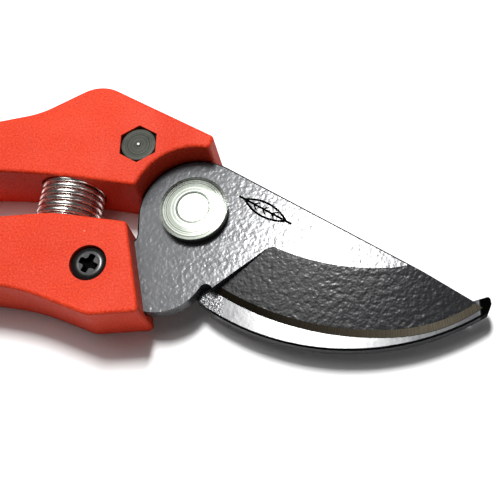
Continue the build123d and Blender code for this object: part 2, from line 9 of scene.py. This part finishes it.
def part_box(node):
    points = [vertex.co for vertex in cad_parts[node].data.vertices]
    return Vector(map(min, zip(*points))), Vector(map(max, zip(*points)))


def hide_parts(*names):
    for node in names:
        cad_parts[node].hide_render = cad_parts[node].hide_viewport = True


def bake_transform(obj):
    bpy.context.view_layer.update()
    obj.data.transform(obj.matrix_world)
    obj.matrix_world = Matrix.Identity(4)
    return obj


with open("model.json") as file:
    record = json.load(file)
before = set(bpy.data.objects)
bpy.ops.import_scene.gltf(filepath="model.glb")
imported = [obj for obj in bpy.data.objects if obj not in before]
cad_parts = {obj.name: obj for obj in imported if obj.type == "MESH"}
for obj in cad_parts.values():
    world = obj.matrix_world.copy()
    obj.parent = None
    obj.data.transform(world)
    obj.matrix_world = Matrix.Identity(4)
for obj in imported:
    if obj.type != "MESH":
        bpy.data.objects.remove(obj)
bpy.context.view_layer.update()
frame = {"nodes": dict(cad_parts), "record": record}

» Task
Copy exactly the lines that run from the first line of the data to the line containing "for node in", please, with both ends included and nothing else.

» Exercise solution
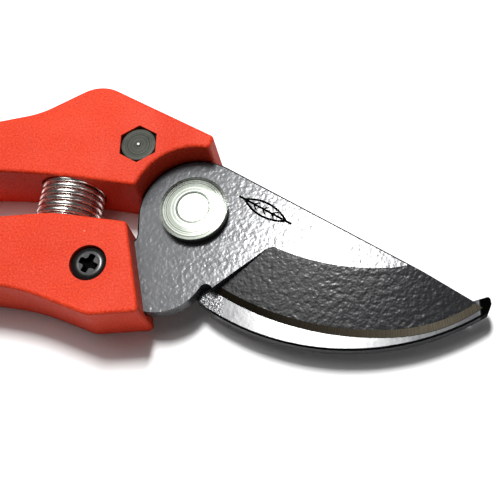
Continue the build123d and Blender code for this object: part 2, from line 9 of scene.py. This part finishes it.
def part_box(node):
    points = [vertex.co for vertex in cad_parts[node].data.vertices]
    return Vector(map(min, zip(*points))), Vector(map(max, zip(*points)))


def hide_parts(*names):
    for node in names:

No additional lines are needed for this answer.